> [EXERCISE AIM]
Copy every line of the listing exactly.

> [RAW DATA]
□ □ □ □ □ □ □

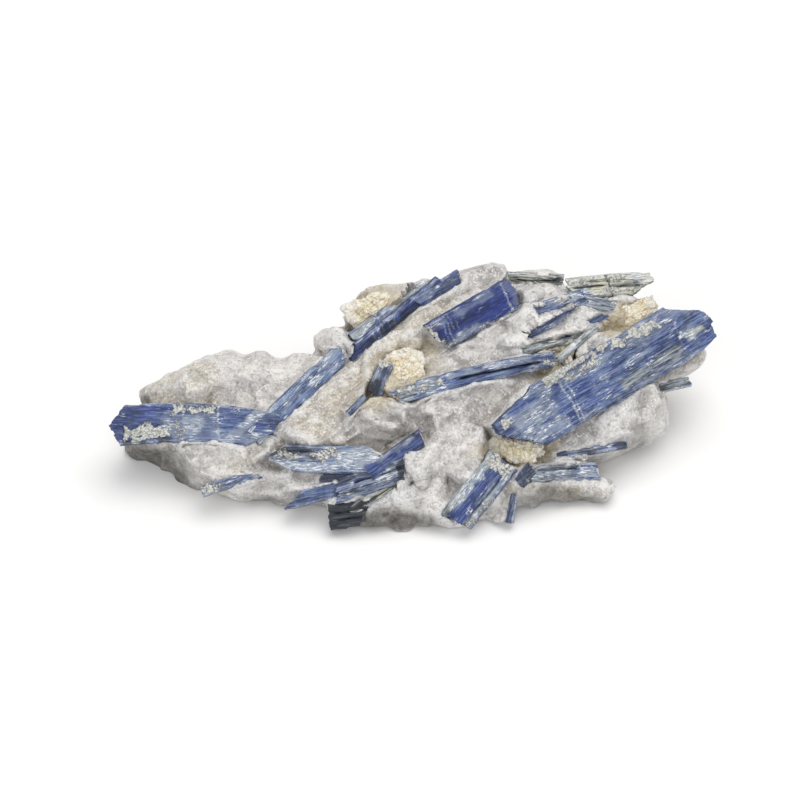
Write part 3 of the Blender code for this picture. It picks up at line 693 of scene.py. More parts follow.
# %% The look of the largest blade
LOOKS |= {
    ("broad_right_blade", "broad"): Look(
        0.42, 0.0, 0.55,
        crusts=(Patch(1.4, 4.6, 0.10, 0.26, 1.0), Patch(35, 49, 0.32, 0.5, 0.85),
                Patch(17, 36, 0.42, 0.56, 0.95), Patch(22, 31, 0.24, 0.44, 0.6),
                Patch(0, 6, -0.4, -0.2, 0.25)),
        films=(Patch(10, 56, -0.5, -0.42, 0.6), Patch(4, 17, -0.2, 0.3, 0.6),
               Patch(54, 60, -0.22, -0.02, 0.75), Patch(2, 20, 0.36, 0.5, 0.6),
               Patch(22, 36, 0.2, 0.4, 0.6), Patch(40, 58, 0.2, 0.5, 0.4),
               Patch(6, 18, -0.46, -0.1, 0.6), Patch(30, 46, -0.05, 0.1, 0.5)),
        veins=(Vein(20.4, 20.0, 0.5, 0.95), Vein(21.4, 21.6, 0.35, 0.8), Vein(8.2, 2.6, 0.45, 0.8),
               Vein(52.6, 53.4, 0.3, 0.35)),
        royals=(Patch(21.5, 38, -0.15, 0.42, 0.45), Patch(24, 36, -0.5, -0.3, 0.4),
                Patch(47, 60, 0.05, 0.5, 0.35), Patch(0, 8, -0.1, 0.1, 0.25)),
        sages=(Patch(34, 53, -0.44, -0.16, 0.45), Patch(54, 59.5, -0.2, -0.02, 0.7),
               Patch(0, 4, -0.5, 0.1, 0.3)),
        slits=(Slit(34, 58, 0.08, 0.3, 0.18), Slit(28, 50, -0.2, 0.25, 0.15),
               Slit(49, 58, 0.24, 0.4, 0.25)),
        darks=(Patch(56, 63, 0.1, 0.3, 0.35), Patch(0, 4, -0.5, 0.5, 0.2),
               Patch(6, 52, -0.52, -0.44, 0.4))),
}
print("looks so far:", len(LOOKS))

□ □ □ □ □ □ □

> [FULL RESPONSE]
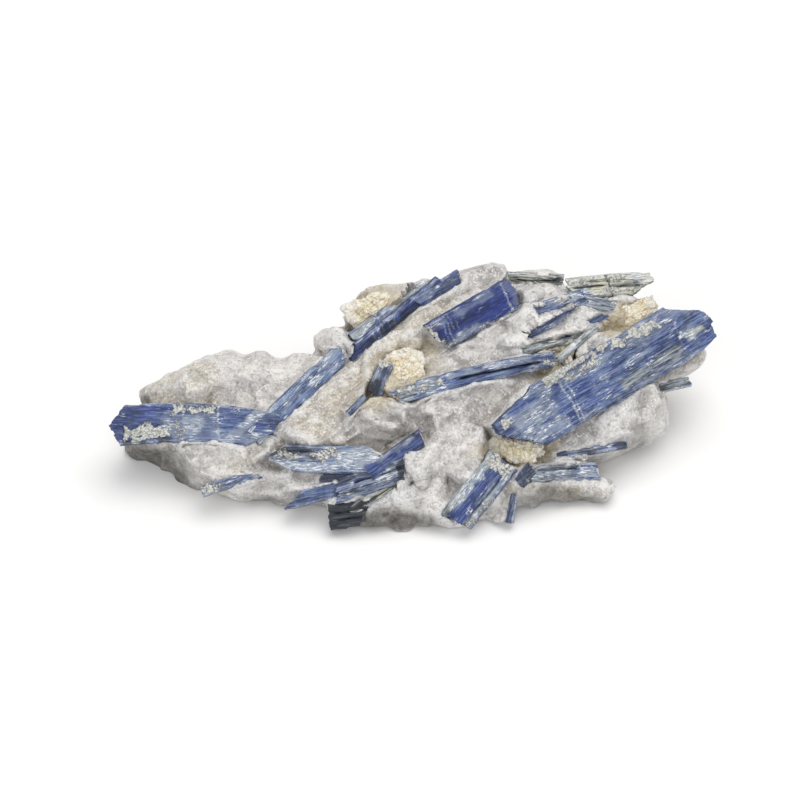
Write part 3 of the Blender code for this picture. It picks up at line 693 of scene.py. More parts follow.
# %% The look of the largest blade
LOOKS |= {
    ("broad_right_blade", "broad"): Look(
        0.42, 0.0, 0.55,
        crusts=(Patch(1.4, 4.6, 0.10, 0.26, 1.0), Patch(35, 49, 0.32, 0.5, 0.85),
                Patch(17, 36, 0.42, 0.56, 0.95), Patch(22, 31, 0.24, 0.44, 0.6),
                Patch(0, 6, -0.4, -0.2, 0.25)),
        films=(Patch(10, 56, -0.5, -0.42, 0.6), Patch(4, 17, -0.2, 0.3, 0.6),
               Patch(54, 60, -0.22, -0.02, 0.75), Patch(2, 20, 0.36, 0.5, 0.6),
               Patch(22, 36, 0.2, 0.4, 0.6), Patch(40, 58, 0.2, 0.5, 0.4),
               Patch(6, 18, -0.46, -0.1, 0.6), Patch(30, 46, -0.05, 0.1, 0.5)),
        veins=(Vein(20.4, 20.0, 0.5, 0.95), Vein(21.4, 21.6, 0.35, 0.8), Vein(8.2, 2.6, 0.45, 0.8),
               Vein(52.6, 53.4, 0.3, 0.35)),
        royals=(Patch(21.5, 38, -0.15, 0.42, 0.45), Patch(24, 36, -0.5, -0.3, 0.4),
                Patch(47, 60, 0.05, 0.5, 0.35), Patch(0, 8, -0.1, 0.1, 0.25)),
        sages=(Patch(34, 53, -0.44, -0.16, 0.45), Patch(54, 59.5, -0.2, -0.02, 0.7),
               Patch(0, 4, -0.5, 0.1, 0.3)),
        slits=(Slit(34, 58, 0.08, 0.3, 0.18), Slit(28, 50, -0.2, 0.25, 0.15),
               Slit(49, 58, 0.24, 0.4, 0.25)),
        darks=(Patch(56, 63, 0.1, 0.3, 0.35), Patch(0, 4, -0.5, 0.5, 0.2),
               Patch(6, 52, -0.52, -0.44, 0.4))),
}
print("looks so far:", len(LOOKS))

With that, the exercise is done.